The central question now is, what is Ugresic in exile from? What kind of space has she left, exactly? The answer seems to be that Ugresic resigned from a university and a country that, in its breakup, lost its relatively sophisticated, multi-ethnic core of values:
The question remains whether socialist Yugoslavia managed to emancipate and de-provincialize the mindset of its citizens. Apparently it did. World War II had ended. Yugoslavia had come out of the war on the winning side, a victor, which was already in and of itself enough to help most citizens repair their self-image. Tito said his historic “NO” to Stalin. Unlike their communist neighbors, the Yugoslavs had passports in the 1960s, a better standard of living, and open borders. Free schooling, a university education, and self-betterment as fundamental values, a communist faith that knowledge is power, self-management, the non-aligned-nations movement, tourism, festivals of international theater and film, a lively publishing industry, a number of cultural centers (Belgrade—Zagreb—Sarajevo—Ljubljana), and the general impression that life was getting better from one year to the next—all this was the praxis of de-provincialization.

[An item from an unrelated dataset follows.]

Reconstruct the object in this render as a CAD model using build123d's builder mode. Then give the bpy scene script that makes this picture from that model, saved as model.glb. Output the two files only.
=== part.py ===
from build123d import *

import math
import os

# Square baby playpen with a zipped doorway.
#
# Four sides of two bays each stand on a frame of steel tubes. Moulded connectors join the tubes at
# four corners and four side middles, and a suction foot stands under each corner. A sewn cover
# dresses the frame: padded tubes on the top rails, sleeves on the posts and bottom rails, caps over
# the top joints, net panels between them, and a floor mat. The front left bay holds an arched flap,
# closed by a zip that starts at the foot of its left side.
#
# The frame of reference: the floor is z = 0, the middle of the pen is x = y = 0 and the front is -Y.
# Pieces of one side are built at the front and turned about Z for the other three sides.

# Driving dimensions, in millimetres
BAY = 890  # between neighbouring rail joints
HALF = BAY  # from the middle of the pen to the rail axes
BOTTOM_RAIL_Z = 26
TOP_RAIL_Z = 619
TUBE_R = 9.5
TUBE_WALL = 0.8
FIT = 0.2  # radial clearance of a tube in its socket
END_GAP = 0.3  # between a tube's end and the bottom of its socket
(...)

We might naturally wonder if Tito’s mild totalitarianism truly brought stable Enlightenment values to what had been an obscure corner of the Austro-Hungarian Empire. More important is that in Ugresic’s view, a de-centered country (which is what Yugoslavia promptly became without its dictator) is a provincial one, and the provincial is dangerous.

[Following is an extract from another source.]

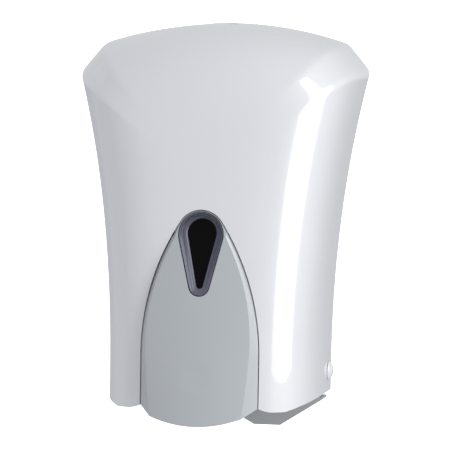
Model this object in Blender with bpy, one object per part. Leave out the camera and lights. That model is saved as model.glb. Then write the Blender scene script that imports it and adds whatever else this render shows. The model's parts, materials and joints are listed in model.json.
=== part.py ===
"""Wall mounted push-lever soap dispenser.

The frame: the wall is the plane y = 0, the front looks along -Y, +X is to the
right and z = 0 is the lower edge of the front cover.
"""
import math

import bmesh
import bpy
from mathutils import Matrix, Vector

MM = 0.001

# ---- driving sizes -------------------------------------------------------
# Front cover
COVER_HEIGHT = 236.8 * MM
COVER_DEPTH = 104.6 * MM
COVER_WALL = 2.5 * MM
WALL_STANDOFF = 6.5 * MM
FOOT_HALF_WIDTH = 66.2 * MM
SHOULDER_HALF_WIDTH = 88.1 * MM
SHOULDER_HEIGHT = 208 * MM
WAIST_HEIGHT = 18.7 * MM
FLARE_POWER = 2.15
CROWN_HALF_WIDTH = 73.9 * MM
CROWN_SAG = 11.8 * MM
SPINE_DROP = 91.5 * MM
SPINE_BLEND = 20 * MM
SIDE_POWER = 5.16
FRONT_POWER = 4.13
CORNER_CUT_WIDTH = 13 * MM
CORNER_CUT_HEIGHT = 4.5 * MM

# Push lever and its arch
ARCH_HALF_WIDTH = 37.5 * MM
ARCH_SPRING_HEIGHT = 34.3 * MM
ARCH_RADIUS = 154.6 * MM
ARCH_CAP_HEIGHT = 117.8 * MM
ARCH_GAP = 0.8 * MM
LEVER_WALL = 2.4 * MM
LEVER_FLANGE = 9 * MM
LEVER_CREASE_RISE = 11 * MM
LEVER_CROWN = 4 * MM
LEVER_FADE_HEIGHT = 119.3 * MM
LEVER_LIP_DROP = 8.6 * MM
LEVER_FACET = 2.4 * MM
LEVER_FOOT_FACET = 8 * MM
LEVER_FACET_TAPER = 10 * MM
LEVER_PIVOT_HEIGHT = 107.5 * MM
LEVER_PIVOT_SETBACK = 12.6 * MM
LEVER_PIN_RADIUS = 2 * MM
EAR_THICKNESS = 3.4 * MM
EAR_HALF_HEIGHT = 5.2 * MM
EAR_FRONT = 4.4 * MM
COVER_EAR_HALF_HEIGHT = 7.8 * MM
COVER_EAR_CLEARANCE = 1.5 * MM
LEVER_EDGE_SETBACK = 1.2 * MM
RIB_HALF_WIDTH = 3 * MM
NOSE_RADIUS = 4 * MM
NOSE_HALF_WIDTH = 7 * MM

# Level window
BEZEL_TOP_RADIUS = 14.6 * MM
BEZEL_TOP_HEIGHT = 109.6 * MM
BEZEL_FOOT_RADIUS = 7.1 * MM
BEZEL_FOOT_HEIGHT = 78.3 * MM
BEZEL_SEAT_DEPTH = 3 * MM
BEZEL_DEPTH = 5 * MM
BEZEL_DEPTH_HEIGHT = 117 * MM
BEZEL_FOOT_DEPTH_SHARE = 0.4
WINDOW_TOP_RADIUS = 9.1 * MM
WINDOW_TOP_HEIGHT = 110 * MM
WINDOW_FOOT_RADIUS = 2.2 * MM
WINDOW_FOOT_HEIGHT = 78.3 * MM
BEZEL_PROUD = 0.2 * MM
LENS_THICKNESS = 1.4 * MM
LENS_SHARE = 0.84
LENS_SEAT_DEPTH = 0.8 * MM
LENS_ROOM = 2.5 * MM
LENS_ROOM_SHARE = 0.42

# Cover hinge
HINGE_HEIGHT = 17.6 * MM
HINGE_SETBACK = 17 * MM
HINGE_PIN_RADIUS = 3 * MM
HINGE_CAP_RADIUS = 6.2 * MM
HINGE_CAP_RISE = 2.9 * MM
HINGE_PIN_REACH = 2 * MM
HINGE_EAR_THICKNESS = 5 * MM
HINGE_EAR_HALF_HEIGHT = 7 * MM
HINGE_EAR_CLEARANCE = 1 * MM

# Back plate and skirt
PLATE_THICKNESS = 3 * MM
PLATE_LIP = 5 * MM
PLATE_LIP_WALL = 2.4 * MM
PLATE_MARGIN = 4.5 * MM
SCREW_SPACING_X = 90 * MM
SCREW_LOW_HEIGHT = 38 * MM
SCREW_HIGH_HEIGHT = 211 * MM
SCREW_HOLE_RADIUS = 2.4 * MM
SCREW_HEAD_RADIUS = 4.2 * MM
SCREW_SHANK_RADIUS = 2 * MM
SCREW_LENGTH = 2.6 * MM
PLATE_FOOT_DROP = 17 * MM
SCREW_HEAD_RIM = 1.4 * MM
SCREW_HEAD_HEIGHT = 2.4 * MM
SCREW_DRIVE_REACH = 2.2 * MM
SCREW_DRIVE_HALF_WIDTH = 0.4 * MM
SCREW_DRIVE_DEPTH = 1.2 * MM
SKIRT_DEPTH = 14 * MM
SKIRT_WALL = 2.5 * MM
SKIRT_DROP = 19 * MM
SKIRT_SHOULDER = 1.5 * MM
SKIRT_FOOT_INNER = 18 * MM
SKIRT_FOOT_OUTER = 35 * MM
SKIRT_NOTCH_HALF_WIDTH = 7 * MM
SKIRT_NOTCH_RISE = 6 * MM

# Soap tank
TANK_HALF_WIDTH = 58 * MM
TANK_BASE = 60 * MM
TANK_TOP = 198 * MM
TANK_FRONT = 84 * MM
TANK_WALL = 2 * MM
TANK_CORNER = 10 * MM
LID_THICKNESS = 3 * MM
LID_SEAL_WIDTH = 1.8 * MM
LID_OVERHANG = 2 * MM
LID_GRIP_RISE = 2 * MM
LID_HINGE_GAP = 2.4 * MM
LID_EYE_RADIUS = 2 * MM
LID_PIN_RADIUS = 0.9 * MM
LID_LUG_X = 30 * MM
LID_LUG_WIDTH = 6 * MM
LID_EAR_WIDTH = 3 * MM
LID_EYE_SETBACK = 1 * MM
LID_EAR_DROP = 13 * MM
LID_EAR_FOOT_TOP = 6 * MM
LID_GRIP_HALF_WIDTH = 15 * MM
LID_GRIP_SETBACK = 12 * MM
LID_GRIP_DEPTH = 4 * MM
TANK_REAR_GAP = 1 * MM
TANK_NECK_DROP = 12 * MM
SHELF_HALF_WIDTH = 4 * MM
SHELF_OFFSET = 38 * MM
SHELF_THICKNESS = 3 * MM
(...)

“The Spirit of the Kakanian Province” analyses provincial malaise. The word “Kakania” refers to the Austro-Hungarian Empire. The Empire’s official documents were labeled K. und K., which stood, in German, for kaiserlich und königlich, as in the Imperial (Austrian) and Royal (Hungarian) Empire. The denizens of the K. und K. long ago dubbed the Empire Kakania, and since caca means “crap” in all the languages of the former empire, it’s easy to understand that calling your home “Kakania” has long implied deep dissatisfaction, even self-hatred. The circumstances Ugresic describes in “The Spirit” section of Karaoke Culture underline this point.
What Ugresic has to say about provincial Kakania is that insofar as peripheral Kakania knew itself, it felt itself grossly deficient when compared to Vienna and Budapest, the Empire’s two capitals or centers. In a devastating tour of Croatian pre-War novels, Ugresic unrolls a recurring storyline in which the artist-hero leaves the provinces, finds success in the capital, and then returns home, which he’s come to see as the land of the benighted. He finds himself trapped there. He can’t find a way out of the provinces, for one reason or another, so he kills himself—time after time.

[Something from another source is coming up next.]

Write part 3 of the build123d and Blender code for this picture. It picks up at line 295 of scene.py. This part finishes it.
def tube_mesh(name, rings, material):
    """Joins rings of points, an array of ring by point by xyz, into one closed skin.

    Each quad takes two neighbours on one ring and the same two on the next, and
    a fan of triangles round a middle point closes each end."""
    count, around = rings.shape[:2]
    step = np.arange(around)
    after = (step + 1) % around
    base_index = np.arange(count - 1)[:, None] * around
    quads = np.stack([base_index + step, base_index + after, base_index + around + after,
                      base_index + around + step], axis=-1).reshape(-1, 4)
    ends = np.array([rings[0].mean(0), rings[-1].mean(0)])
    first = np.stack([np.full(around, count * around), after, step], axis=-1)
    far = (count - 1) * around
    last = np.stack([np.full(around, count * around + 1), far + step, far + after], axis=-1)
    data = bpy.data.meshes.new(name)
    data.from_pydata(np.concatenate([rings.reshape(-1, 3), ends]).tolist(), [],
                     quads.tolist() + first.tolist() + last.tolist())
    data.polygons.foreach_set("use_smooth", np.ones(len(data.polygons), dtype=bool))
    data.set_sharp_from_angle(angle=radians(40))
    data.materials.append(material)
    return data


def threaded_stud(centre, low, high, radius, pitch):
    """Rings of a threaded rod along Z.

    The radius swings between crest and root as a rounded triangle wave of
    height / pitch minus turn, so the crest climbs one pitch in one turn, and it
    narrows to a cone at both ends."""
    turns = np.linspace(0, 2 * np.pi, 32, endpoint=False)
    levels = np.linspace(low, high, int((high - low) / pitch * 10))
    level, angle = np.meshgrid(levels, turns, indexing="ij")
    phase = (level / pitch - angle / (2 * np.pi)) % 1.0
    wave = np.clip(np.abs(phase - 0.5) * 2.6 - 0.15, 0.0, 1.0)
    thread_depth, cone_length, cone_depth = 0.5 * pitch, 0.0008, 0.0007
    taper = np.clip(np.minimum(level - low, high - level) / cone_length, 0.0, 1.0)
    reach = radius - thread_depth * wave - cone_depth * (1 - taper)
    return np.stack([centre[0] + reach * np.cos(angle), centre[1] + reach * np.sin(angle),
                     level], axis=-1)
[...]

The market town of the economic and spiritual (rather than geographic) periphery of the former Yugoslavia is still known as the palanka. Ugresic writes:
The palanka experiences itself as castoff, forgotten, time left out of historical time, and then it bemoans its bitter fate, while at the same time turning this accursed destiny into its privilege. Being closed and forgotten meant being safe, while beyond, outside the circle of the palanka, rules the dangerous chaos of the wide world. Rigidity, petrification, a constant readiness for defense, a strong tribal awareness, infantilism, formulaic patterns of thought, fear of the unknown, fear of change, an apology for purity, innocence, and simplicity, the hermetic, a cult of the dead, security, normativity, conservatism, the static, anti-historicism—are only a few of the features typical of the world of the palanka.
Ugresic forcefully explains that, when Yugoslavia crumbled, the palanka that lacked a sophisticated (and let’s say a sufficiently powerful) center engaged in a violent Bacchanal:
One of the outcomes of the collapse of Yugoslavia, the wars, and new nationalistic state projects is the destruction of what had been the shared Yugoslav cultural space, the material destruction of culture (schools, cultural monuments, libraries, book burning, etc.), vandalism (the demolition of statues), and effacement of cultural segments (for instance, the era of Yugoslav culture). Every state that disappeared from the former Yugoslavia has reconfigured its own national culture. In the tumultuous process of reconfiguration, there are creative figures, works, opuses that have been dropped, some forgotten, some abruptly jettisoned, others degraded, de-throned, yet others over-valued in terms of the current national ideology and interests.
There have been bad writers and artists in this time of over-inflating national culture who have been elevated to aesthetic heights merely because they were Croatian, Serbian, or Bosnian patriots.
Anyone living in former Austro-Hungary will recognize Ugresic’s account as a lament over the civilizing mission of Austro-Hungarian rule. This regret extends all the way to Romania, where this essay is being written. Unlike the rest of Romania, Transylvania was once part of the Austro-Hungarian Empire. Romanian nostalgia for the civilizing aspects of Imperial culture is palpable and often voiced, despite remnants of Romanian/Hungarian tension and in spite of the fact that in Transylvania—aka Romanian Kakania—Romanians were treated as second-class citizens. The allure of a mythic, bygone Vienna is so profound that those who live in parts of the country that were never part of Kakania half wish that Bucharest had fallen under the Empire. Ask a Romanian today for a cure to the country’s troubles, and he may tell you, in jest, that the solution is to move the capital to Vienna. That’s how much the provinces long for what they perceive as a true center.
This region-wide longing for the center probably fuels or underlies Ugresic’s perception of our centerless, international, Internet-driven karaoke culture. Experience has shown that where cultural and civil centers do not hold, power vacuums form, and destruction follows. Ugresic’s karaoke culture is the spirit of former Kakania gone global. This is not because the Balkans are spreading their tentacles, but rather, as Ugresic sees it, because the collapse of centers of cultural and civil—and one might add fiscal—authority relegates us all to the periphery.